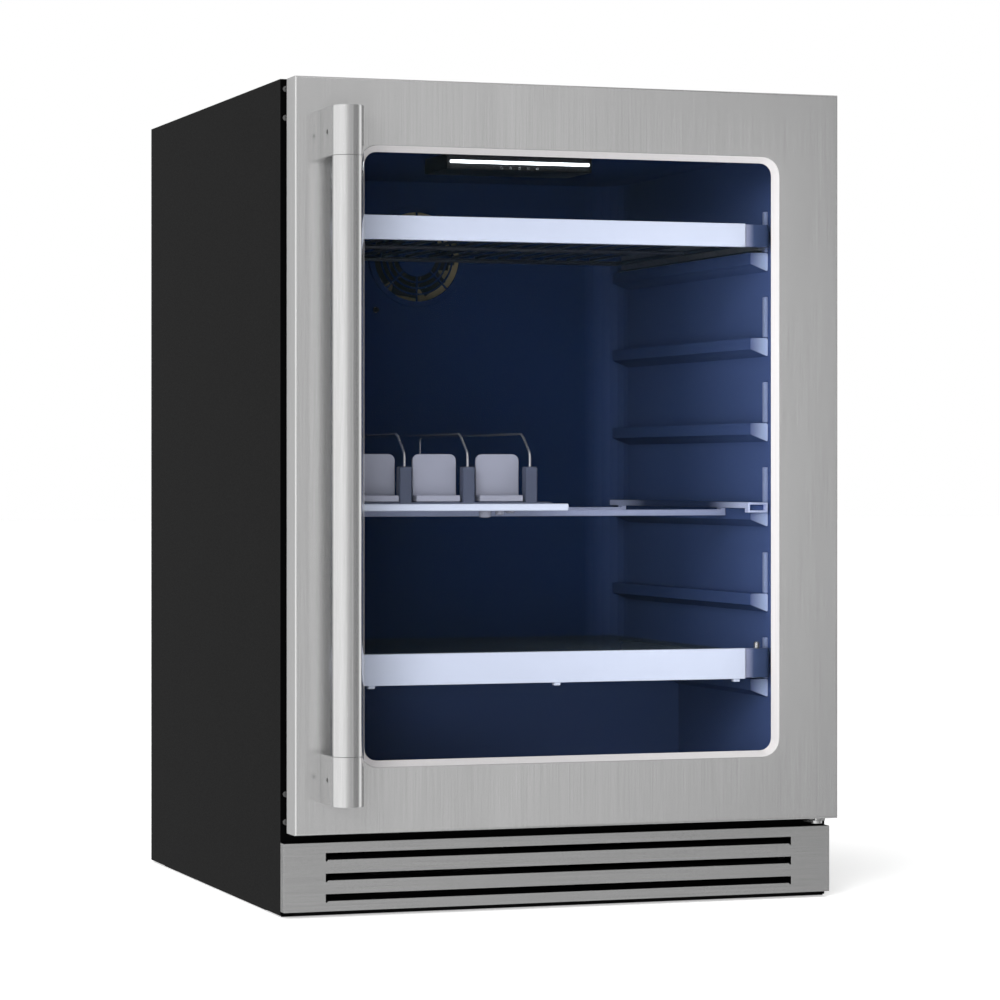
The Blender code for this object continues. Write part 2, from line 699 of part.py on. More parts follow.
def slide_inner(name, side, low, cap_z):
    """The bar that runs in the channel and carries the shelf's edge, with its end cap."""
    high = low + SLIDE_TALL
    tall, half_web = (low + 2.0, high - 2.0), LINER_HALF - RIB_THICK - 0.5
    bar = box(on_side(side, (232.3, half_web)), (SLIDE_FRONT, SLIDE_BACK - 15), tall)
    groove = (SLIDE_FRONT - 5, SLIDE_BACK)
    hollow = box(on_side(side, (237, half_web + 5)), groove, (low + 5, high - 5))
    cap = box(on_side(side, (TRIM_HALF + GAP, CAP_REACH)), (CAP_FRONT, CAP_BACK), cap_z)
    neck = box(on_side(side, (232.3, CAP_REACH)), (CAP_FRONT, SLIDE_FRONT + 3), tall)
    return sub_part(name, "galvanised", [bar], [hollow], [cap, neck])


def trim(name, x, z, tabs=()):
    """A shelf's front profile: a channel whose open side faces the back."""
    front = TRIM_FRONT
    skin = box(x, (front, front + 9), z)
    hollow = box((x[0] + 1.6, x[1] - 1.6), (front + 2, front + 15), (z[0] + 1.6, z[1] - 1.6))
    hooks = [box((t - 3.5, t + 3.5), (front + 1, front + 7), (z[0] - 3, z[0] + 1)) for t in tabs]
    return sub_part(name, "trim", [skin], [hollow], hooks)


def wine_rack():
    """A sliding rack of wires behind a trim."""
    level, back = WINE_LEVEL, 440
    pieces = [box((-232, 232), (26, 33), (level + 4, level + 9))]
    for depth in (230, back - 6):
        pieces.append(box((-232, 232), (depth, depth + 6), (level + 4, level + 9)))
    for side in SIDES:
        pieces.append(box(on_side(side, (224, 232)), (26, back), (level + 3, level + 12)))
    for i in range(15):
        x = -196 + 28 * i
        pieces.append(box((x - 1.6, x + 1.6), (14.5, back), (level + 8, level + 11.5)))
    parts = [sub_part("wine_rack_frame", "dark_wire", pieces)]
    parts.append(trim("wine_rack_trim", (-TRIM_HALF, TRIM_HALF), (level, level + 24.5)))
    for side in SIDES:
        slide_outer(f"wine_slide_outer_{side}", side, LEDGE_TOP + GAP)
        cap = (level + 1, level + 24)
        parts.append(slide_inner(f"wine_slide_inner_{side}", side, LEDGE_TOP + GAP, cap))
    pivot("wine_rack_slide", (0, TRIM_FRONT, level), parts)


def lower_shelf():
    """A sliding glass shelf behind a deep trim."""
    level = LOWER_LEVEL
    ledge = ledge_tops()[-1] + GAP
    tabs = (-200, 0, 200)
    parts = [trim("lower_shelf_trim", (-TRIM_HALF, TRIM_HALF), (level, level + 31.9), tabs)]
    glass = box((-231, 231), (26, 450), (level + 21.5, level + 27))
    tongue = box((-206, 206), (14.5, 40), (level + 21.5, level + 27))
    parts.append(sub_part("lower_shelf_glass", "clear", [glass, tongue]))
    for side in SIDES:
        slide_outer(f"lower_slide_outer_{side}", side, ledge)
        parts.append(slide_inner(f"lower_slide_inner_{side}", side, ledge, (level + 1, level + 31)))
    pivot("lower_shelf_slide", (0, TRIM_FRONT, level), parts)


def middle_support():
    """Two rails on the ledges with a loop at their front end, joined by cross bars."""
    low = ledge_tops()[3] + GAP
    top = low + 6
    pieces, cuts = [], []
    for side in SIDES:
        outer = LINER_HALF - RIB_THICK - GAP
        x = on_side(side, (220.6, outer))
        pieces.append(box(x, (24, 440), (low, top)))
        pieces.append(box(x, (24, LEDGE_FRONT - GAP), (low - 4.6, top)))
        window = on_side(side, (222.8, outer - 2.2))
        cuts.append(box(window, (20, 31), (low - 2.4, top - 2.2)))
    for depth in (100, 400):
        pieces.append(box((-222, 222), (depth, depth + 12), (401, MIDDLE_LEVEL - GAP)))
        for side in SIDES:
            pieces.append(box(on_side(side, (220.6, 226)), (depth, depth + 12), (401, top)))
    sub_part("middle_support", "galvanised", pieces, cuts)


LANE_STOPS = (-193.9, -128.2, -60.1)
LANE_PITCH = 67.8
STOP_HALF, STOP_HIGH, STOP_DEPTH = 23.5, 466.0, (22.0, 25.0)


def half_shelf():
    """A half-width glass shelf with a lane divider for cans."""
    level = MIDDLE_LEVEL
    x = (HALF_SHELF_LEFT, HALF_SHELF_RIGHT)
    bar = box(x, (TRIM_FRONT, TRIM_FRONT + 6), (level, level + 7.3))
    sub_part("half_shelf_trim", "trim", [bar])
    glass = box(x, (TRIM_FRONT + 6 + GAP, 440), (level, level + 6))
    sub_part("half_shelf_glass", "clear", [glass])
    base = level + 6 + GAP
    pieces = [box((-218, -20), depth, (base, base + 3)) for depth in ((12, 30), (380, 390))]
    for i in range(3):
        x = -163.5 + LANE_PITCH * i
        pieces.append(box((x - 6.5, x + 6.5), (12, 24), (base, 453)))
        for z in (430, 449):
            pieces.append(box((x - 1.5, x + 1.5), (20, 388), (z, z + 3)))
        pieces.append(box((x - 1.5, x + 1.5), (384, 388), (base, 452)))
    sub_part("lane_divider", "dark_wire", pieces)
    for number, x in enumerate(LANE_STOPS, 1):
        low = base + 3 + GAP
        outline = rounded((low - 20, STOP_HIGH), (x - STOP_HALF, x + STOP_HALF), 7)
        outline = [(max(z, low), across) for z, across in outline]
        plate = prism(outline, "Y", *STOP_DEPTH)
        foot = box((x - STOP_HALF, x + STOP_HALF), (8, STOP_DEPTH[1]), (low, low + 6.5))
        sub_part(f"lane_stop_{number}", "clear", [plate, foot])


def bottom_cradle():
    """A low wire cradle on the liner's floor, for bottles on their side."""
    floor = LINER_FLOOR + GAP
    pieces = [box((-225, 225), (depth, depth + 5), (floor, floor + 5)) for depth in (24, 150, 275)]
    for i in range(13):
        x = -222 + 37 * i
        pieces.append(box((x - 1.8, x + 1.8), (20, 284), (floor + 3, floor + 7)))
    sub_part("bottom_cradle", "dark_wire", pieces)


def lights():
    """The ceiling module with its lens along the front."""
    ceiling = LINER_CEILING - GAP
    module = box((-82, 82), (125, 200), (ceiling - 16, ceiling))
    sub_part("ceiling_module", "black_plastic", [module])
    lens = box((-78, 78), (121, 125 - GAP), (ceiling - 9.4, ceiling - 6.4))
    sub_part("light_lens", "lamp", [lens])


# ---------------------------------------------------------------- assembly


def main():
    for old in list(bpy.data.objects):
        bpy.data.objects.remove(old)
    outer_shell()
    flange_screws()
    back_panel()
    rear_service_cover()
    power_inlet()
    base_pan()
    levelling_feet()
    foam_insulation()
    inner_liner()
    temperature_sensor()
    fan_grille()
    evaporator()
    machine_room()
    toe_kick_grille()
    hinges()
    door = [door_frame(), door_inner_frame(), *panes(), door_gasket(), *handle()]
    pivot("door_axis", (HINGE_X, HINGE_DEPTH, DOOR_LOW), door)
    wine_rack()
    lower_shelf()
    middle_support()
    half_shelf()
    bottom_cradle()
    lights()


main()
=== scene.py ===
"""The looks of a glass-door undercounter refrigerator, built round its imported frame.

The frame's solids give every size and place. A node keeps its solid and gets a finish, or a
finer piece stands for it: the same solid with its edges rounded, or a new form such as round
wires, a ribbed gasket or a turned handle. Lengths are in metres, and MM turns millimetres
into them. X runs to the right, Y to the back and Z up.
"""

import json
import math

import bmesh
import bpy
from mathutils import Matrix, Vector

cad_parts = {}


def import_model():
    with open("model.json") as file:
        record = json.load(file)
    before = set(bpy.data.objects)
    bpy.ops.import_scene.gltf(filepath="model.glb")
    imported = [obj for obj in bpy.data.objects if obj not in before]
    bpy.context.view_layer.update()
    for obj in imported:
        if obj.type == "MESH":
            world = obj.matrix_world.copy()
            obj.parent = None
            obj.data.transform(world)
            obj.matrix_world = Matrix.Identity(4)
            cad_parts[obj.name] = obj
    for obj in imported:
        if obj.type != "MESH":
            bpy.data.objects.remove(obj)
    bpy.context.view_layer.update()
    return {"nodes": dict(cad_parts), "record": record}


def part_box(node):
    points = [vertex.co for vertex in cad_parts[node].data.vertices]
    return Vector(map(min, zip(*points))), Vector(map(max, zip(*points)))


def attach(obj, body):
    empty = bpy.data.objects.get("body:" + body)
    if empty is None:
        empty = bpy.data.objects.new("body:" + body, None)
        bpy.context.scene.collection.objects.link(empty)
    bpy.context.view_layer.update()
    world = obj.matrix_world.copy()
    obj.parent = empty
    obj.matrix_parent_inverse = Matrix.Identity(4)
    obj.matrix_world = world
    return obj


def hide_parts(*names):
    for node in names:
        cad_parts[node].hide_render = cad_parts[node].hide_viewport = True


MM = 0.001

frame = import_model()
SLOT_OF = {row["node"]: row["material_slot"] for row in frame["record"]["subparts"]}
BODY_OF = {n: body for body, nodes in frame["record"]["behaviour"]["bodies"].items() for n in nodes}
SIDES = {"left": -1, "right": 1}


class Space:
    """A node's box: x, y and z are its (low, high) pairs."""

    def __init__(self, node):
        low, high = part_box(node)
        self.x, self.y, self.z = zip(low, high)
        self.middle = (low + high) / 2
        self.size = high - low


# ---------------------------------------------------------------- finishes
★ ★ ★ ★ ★
> Short problem
Reproduce only the lines from the one containing "inner_liner()" through the one containing "cad_parts[obj.name] = obj", inclusive of both.

> Final answer
    inner_liner()
    temperature_sensor()
    fan_grille()
    evaporator()
    machine_room()
    toe_kick_grille()
    hinges()
    door = [door_frame(), door_inner_frame(), *panes(), door_gasket(), *handle()]
    pivot("door_axis", (HINGE_X, HINGE_DEPTH, DOOR_LOW), door)
    wine_rack()
    lower_shelf()
    middle_support()
    half_shelf()
    bottom_cradle()
    lights()


main()
=== scene.py ===
"""The looks of a glass-door undercounter refrigerator, built round its imported frame.

The frame's solids give every size and place. A node keeps its solid and gets a finish, or a
finer piece stands for it: the same solid with its edges rounded, or a new form such as round
wires, a ribbed gasket or a turned handle. Lengths are in metres, and MM turns millimetres
into them. X runs to the right, Y to the back and Z up.
"""

import json
import math

import bmesh
import bpy
from mathutils import Matrix, Vector

cad_parts = {}


def import_model():
    with open("model.json") as file:
        record = json.load(file)
    before = set(bpy.data.objects)
    bpy.ops.import_scene.gltf(filepath="model.glb")
    imported = [obj for obj in bpy.data.objects if obj not in before]
    bpy.context.view_layer.update()
    for obj in imported:
        if obj.type == "MESH":
            world = obj.matrix_world.copy()
            obj.parent = None
            obj.data.transform(world)
            obj.matrix_world = Matrix.Identity(4)
            cad_parts[obj.name] = obj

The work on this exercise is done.